A expressão deve ser relativamente recente, mas pegou. É uma espécie de código para, sem dar ao trabalho de refletir e apresentar evidências, afirmar que o governo não compartilha da preocupação com os pobres e os desfavorecidos.
Ao proferi-la somos acompanhados de uma sensação reconfortadora: faço parte dos que se preocupam com os menos afortunados; não sou como o governo, insensível ao sofrimento humano.
A miséria, a legião de excluídos que convivem com o Brasil dinâmico, moderno e consumista é uma dura realidade. Longe de mim negá-la ou minimizar a urgência em enfrentá-la, mas a verdade é que desconfio da eficácia das iniciativas governamentais voltadas explicitamente para "o social".
Há algumas semanas, o "The Economist", num editorial, desenvolveu um argumento interessante: confundir o governo ativo com o bom governo é um dos maiores erros de nossa época.
Não se trata da velha discussão sobre o tamanho do governo ou do papel do Estado na economia e na sociedade, pois os dois lados do debate ideológico são vítimas do mesmo equívoco. Os liberais mais radicais, que defendem o Estado mínimo, compartilham com os intervencionistas convictos a tese de que o bom político, o bom governo, é o que mantém um ritmo frenético de atividade.
A verdade é que, insuflados pelos meios de comunicação, os eleitores cobram ação dos políticos para resolver toda sorte de problemas. Se algo há de errado, alguma coisa deve ser feita e a responsabilidade é do governo. Há um enorme grau de irrealismo nessa exigência.
Infelizmente, a maior parte do que há de errado no mundo não é passível de ser corrigida pela ação governamental. Eleitores e políticos, entretanto, gostam de fingir que é. Os comentaristas, evidentemente, também querem acreditar que assim seja, pois só assim há o que ser cobrado, assunto e polêmica.
O resultado é que tanto os políticos, que querem se reeleger, quanto os governos em busca da aprovação popular sentem-se na obrigação permanente de demonstrar que estão agindo para resolver toda sorte de males.
Na maioria das vezes sem a mais leve idéia do que fazer para solucioná-los, os políticos substituem a reflexão e a ação objetiva por um ritual frenético para "criar fatos novos", "criar notícias".

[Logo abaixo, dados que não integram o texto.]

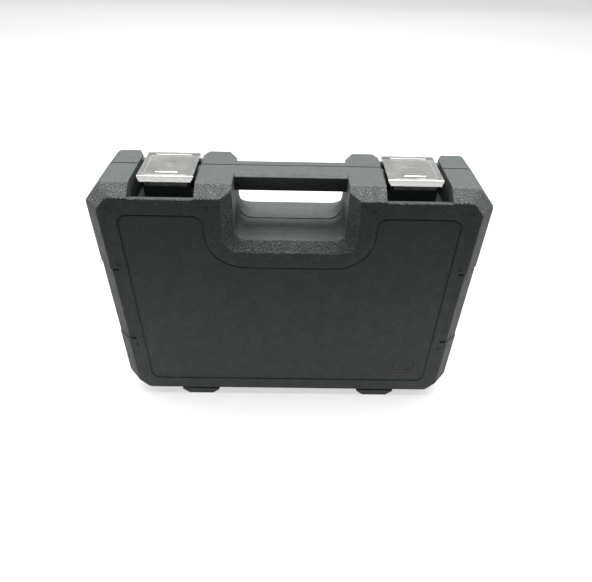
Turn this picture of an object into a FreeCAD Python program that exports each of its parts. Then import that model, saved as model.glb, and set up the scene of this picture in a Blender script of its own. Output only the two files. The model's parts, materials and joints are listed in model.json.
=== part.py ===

Para tal existem duas estratégias mais comuns. A primeira é aquela em que Jânio Quadros era mestre: criar uma personagem, se transformar num tipo exótico, surpreender, e, sobretudo, não sair da mídia. A segunda é menos histriônica e talvez mais lesiva aos cofres públicos: anunciar novos programas, dedicar verbas com estardalhaço e inaugurar obras com grande cobertura jornalística.
Não há nenhuma garantia de que o bem-estar da população irá melhorar. Como ninguém foi eleito para aumentar os impostos, a conta será inexoravelmente cobrada pela inflação. Mas inflação, ora a inflação é culpa dos especuladores, dos atravessadores, e não se poderá ser acusado de "não fazer nada pelo social".